The audit report is critical for stakeholders as it provides an independent assessment of the company's financial statements and helps them make informed decisions about the entity's financial health and performance.                        

The IRD mandates the inclusion of a third-party audit review of a company's accounts and financial statements in Hong Kong to prevent any inaccuracies or fraudulent audit reviews.

Renewal of Business Registration Certificate

A local private limited company needs to renew the business registration one month before its expiry. The renewal can be done annually or once every three years, depending on whether the certificate is valid for one year or three years. The Business Registration Office of the Inland Revenue Department will send a renewal demand note to registered businesses approximately in the middle of the month preceding the commencement month of the renewal Business Registration Certificate.

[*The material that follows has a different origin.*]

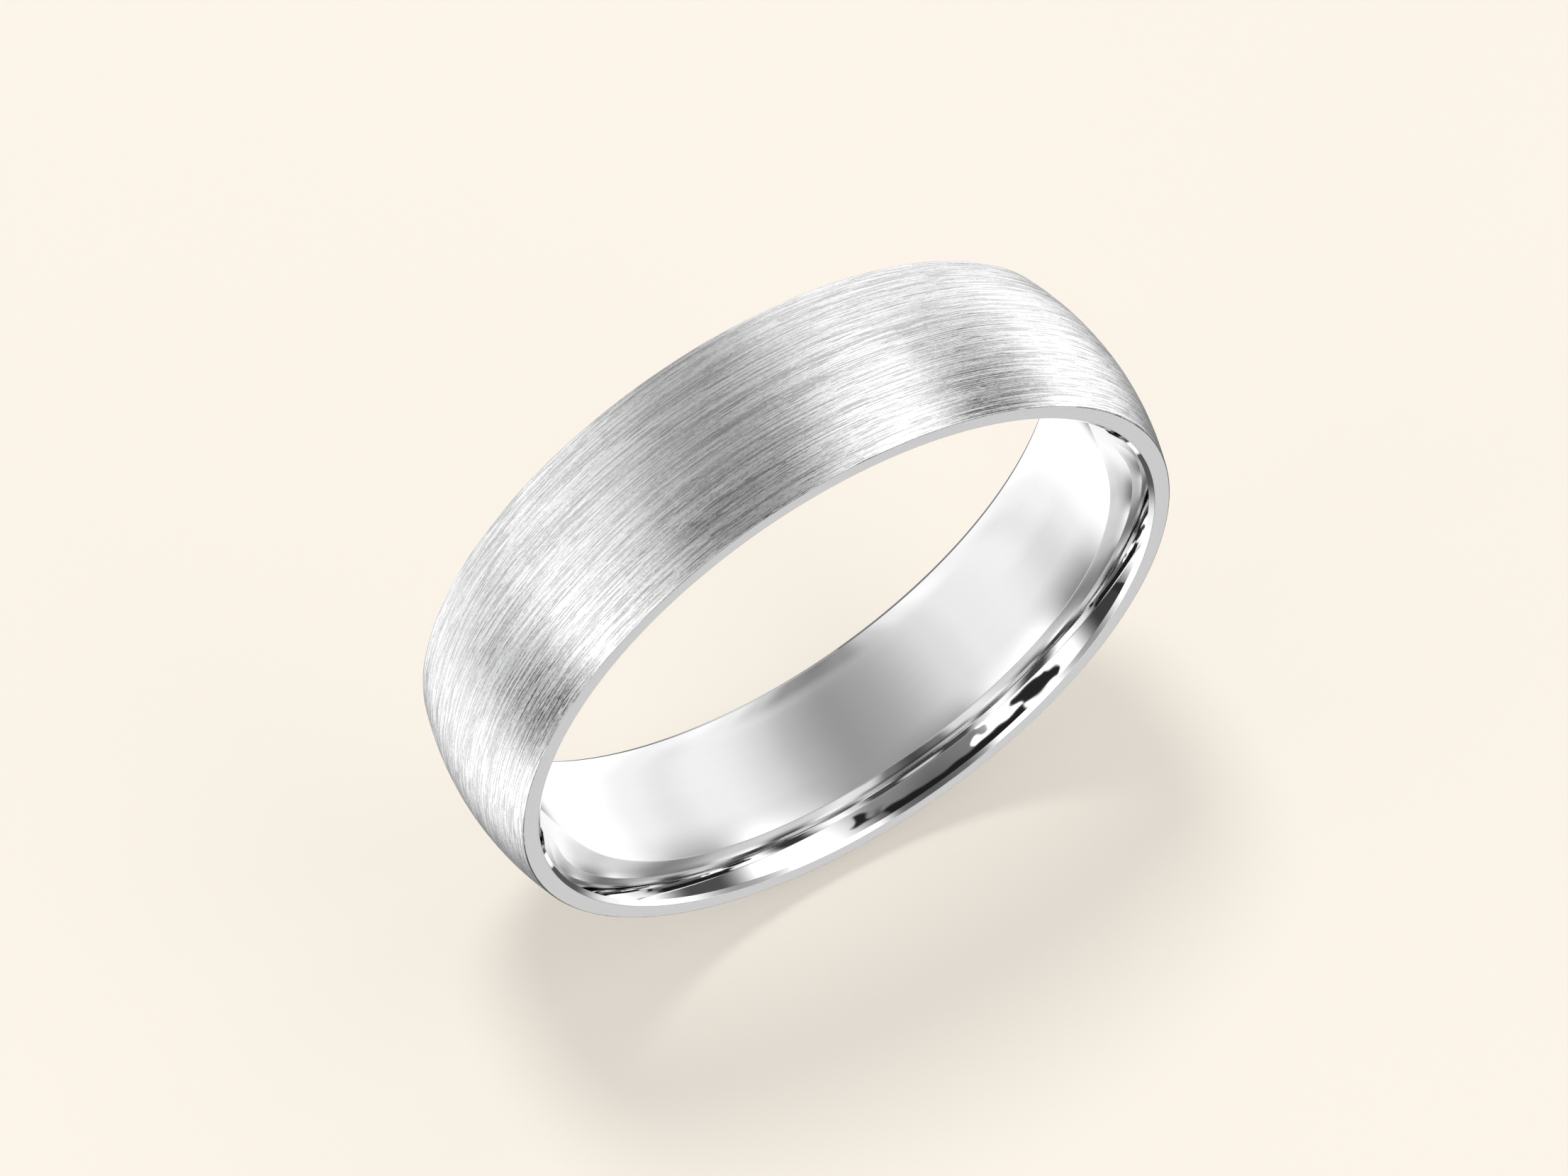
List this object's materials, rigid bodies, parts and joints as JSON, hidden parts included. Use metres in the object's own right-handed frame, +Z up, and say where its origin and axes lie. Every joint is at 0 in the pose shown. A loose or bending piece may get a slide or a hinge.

Holding an annual general meeting

Every company incorporated in Hong Kong must hold an annual general meeting (AGM) once per year. The AGM should be held within six months of their financial year-end, or within 18 months from the date of incorporation for newly registered businesses. Shareholders must receive at least 21 days’ notice before the AGM. Under the amended Companies Ordinance (Cap.622), companies can conduct AGMs virtually or in hybrid formats, making compliance with the AGM requirement more flexible and convenient.